Craintes des féministes

Marie-Pierre Martinet, qui chapeaute le Mouvement français pour le planning familial, favorable au droit des femmes «à la maîtrise de leur fécondité», ne partage pas cet optimisme.

«Il est évident que l'on joue avec le feu. À partir du moment où l'on ouvre une brèche, en mélangeant les notions d'embryon, de foetus et d'enfant, tout est possible. Le droit des femmes à l'avortement peut à terme être mis en cause», souligne-t-elle.

L'Alliance pour les droits de la vie, qui milite contre l'avortement, estime que les nouveaux décrets vont dans le sens de l'évolution de la recherche scientifique, de «plus en plus» portée à reconnaître «l'humanité du foetus». Ses dirigeants souhaitent que le gouvernement aille plus loin en adoptant une loi en bonne et due forme.

Lors du débat soutenu ayant suivi en février la décision de la Cour de cassation, plusieurs organisations religieuses avaient accusé les groupes féministes de manquer de sensibilité face à la souffrance des familles affectées par la mort d'un foetus.

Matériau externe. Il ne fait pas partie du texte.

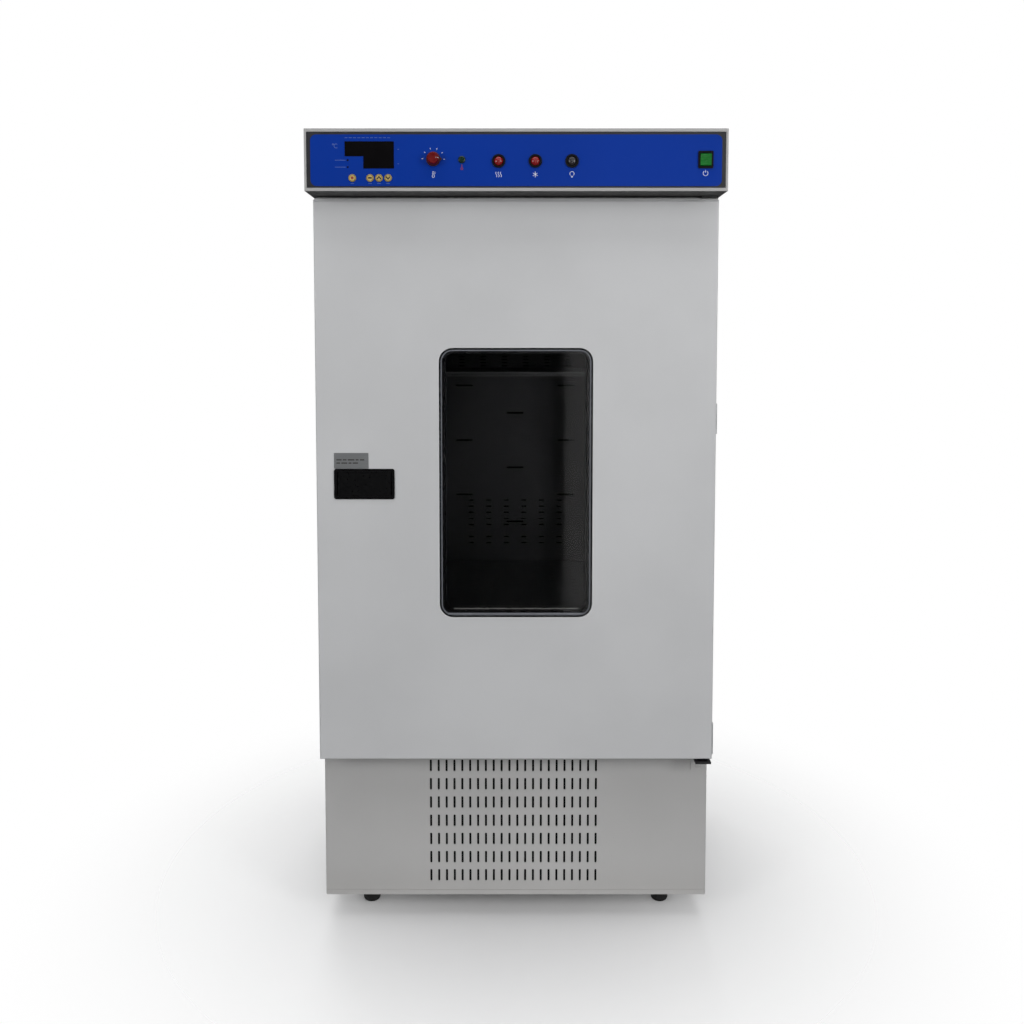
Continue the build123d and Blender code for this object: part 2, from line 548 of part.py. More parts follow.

Des accusations qui laissent de marbre Mme Martinet. «Combien de femmes sont mortes faute d'avoir eu accès à un avortement sécuritaire et légal? Elle est où l'humanité?» demande la sociologue de formation.

Il faut, insiste-t-elle, assurer un soutien psychologique conséquent aux familles dont le «projet d'enfant» a tourné court plutôt que de s'engager sur la voie «dangereuse» ouverte par le gouvernement avec sa réforme.